Take food banks. Chris Mould, chair of the Trussell Trust which gave emergency food to 900,000 people in 2013-14, told us last year that when the charity called for action to tackle the causes of food poverty, there were angry conversations with ministerial aides, accompanied by threats of closure. After asking for a meeting with Iain Duncan Smith, secretary of state for work and pensions, in a leaked letter he suggested the charity was simply seeking publicity to generate donations.

Polly Neate, chief executive of Women’s Aid, an umbrella organisation for charities that help victims of domestic abuse, told us about “a loss of voice for a marginalised group who, by definition cannot speak out for themselves” and “who absolutely need the advocacy of charity.” Gagging clauses in contracts for public services, self-censorship because of the fear of losing vital funding and active threats by some local authorities to those voluntary organisations that do speak out are, she said, having a damaging effect on the services victims of domestic violence receive.

Much of this inevitably happens behind the scenes, but we are now seeing dismissive comments made openly by senior politicians. The chancellor, George Osborne, characterised charities as “anti-business” in a speech last year. And, Chris Grayling, the justice secretary, has questioned the validity of charities’ campaigning and their motives for challenging the Government in the courts.

Politicians are out of step with the public, 58% of whom agree that “charities should be able to campaign to change laws and government policies relevant to their work” But 78% of Conservative MPs, 23% of Labour MPs and 38% of Liberal Democrats said it was a negative thing for a charity “to be political,” , according to an nfpSynergy poll.

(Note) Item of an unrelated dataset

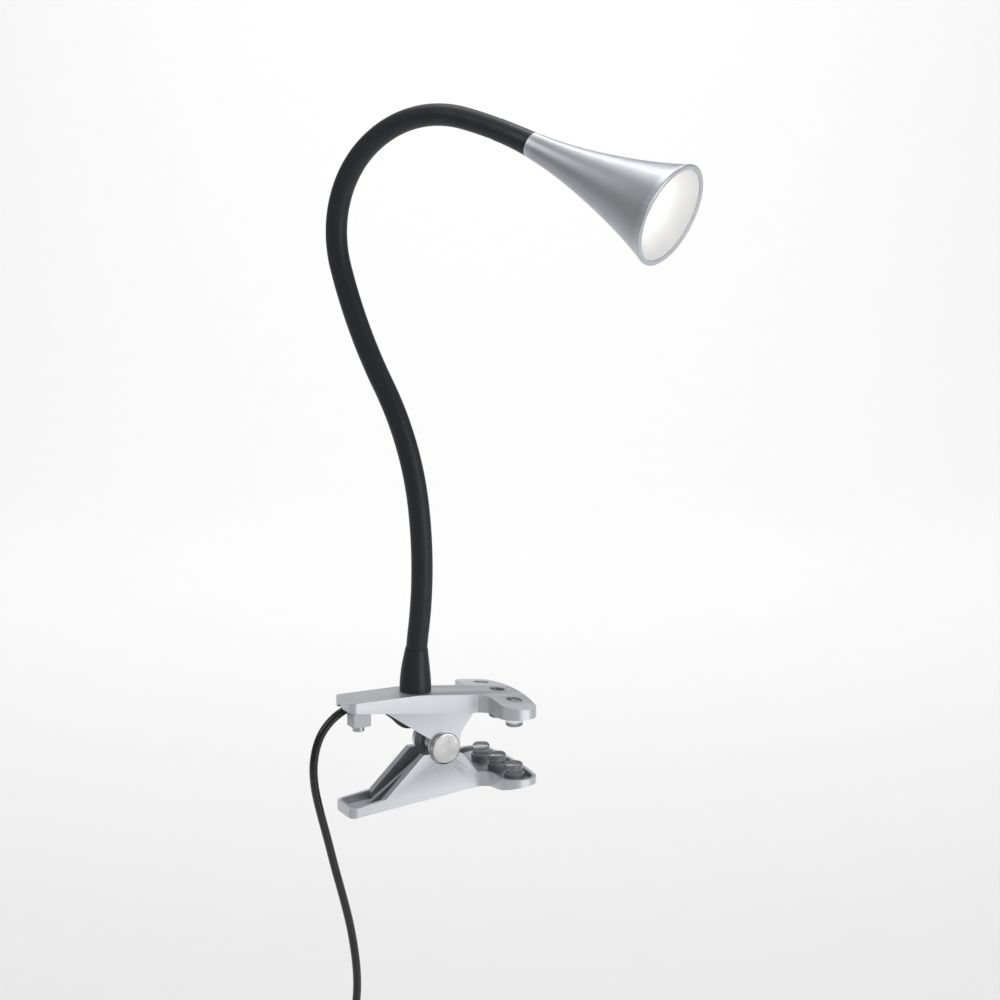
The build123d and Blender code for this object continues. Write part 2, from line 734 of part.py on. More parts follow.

Why? Under successive governments, the voluntary sector has increasingly been seen as a contractual arm of the state. As the state looks to the sector to deliver public services, feedback is increasingly unwelcome, with gagging clauses becoming more common. Politicians are becoming defensive toward the campaigning voice of the voluntary sector. Perhaps it is because power is shifting: organisations like 38 Degrees can communicate direct with its over 2.5 million members where as membership of the main political parties stands at less than half a million.

The situation calls for decisive, clear leadership. But the Charity Commission,which is under increasing fire for lack of independence itself, has been equivocal. When Oxfam was referred to by the commission and publicly attacked by a number of MPs for the political nature of its campaigns, there was an ambiguous ruling by the Charity Commission after a six month silence. This is only likely to add to the confusion and chilling effect already created by the Lobbying Act 2014, which placed new restrictions on the ability of voluntary organisations to campaign. The Compact, an agreement that the government has signed, is in my opinion weak and toothless.

It’s time for a new settlement between government and the voluntary sector, to rebuild trust. This means government working with the sector, listening and involving it in decision-making through genuine consultation and creating new platforms for public dialogue. It also means charities and the Charity Commission taking the lead and ensuring that legitimate freedoms to speak and to act are protected.

Checks on the voice of the sector must be reversed and the next government should review and reform public sector commissioning, giving targeted financial support for the sector. Voluntary sector leadership is critical, too. I strongly support the Baring Foundation’s decision to find support for a new commission on the future of the voluntary sector, as it would help lay the foundations for this new settlement.

The alternative is a diminished society – one in which charities are too scared to act and people in real need lose out.